* [DATA IN THIS EXERCISE]:
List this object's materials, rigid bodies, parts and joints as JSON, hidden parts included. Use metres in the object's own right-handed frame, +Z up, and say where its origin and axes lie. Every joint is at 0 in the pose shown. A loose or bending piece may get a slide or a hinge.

...

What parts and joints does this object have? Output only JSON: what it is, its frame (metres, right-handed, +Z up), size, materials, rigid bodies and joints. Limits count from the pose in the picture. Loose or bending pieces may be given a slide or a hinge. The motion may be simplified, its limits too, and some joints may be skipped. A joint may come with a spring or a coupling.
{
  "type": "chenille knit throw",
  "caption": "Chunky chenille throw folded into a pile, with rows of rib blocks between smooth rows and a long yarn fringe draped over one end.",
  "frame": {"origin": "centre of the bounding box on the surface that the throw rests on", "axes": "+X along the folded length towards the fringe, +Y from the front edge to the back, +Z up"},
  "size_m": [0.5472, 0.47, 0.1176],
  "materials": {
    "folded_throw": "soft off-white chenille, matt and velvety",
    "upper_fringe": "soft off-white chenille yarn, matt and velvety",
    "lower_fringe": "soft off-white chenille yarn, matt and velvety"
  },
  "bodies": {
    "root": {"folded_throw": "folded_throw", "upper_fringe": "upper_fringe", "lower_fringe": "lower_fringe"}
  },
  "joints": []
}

* [AIM OF THE TASK]: Within the data above, pick out all lines holding the word "axes".

* [OUTPUT]:
List this object's materials, rigid bodies, parts and joints as JSON, hidden parts included. Use metres in the object's own right-handed frame, +Z up, and say where its origin and axes lie. Every joint is at 0 in the pose shown. A loose or bending piece may get a slide or a hinge.
  "frame": {"origin": "centre of the bounding box on the surface that the throw rests on", "axes": "+X along the folded length towards the fringe, +Y from the front edge to the back, +Z up"},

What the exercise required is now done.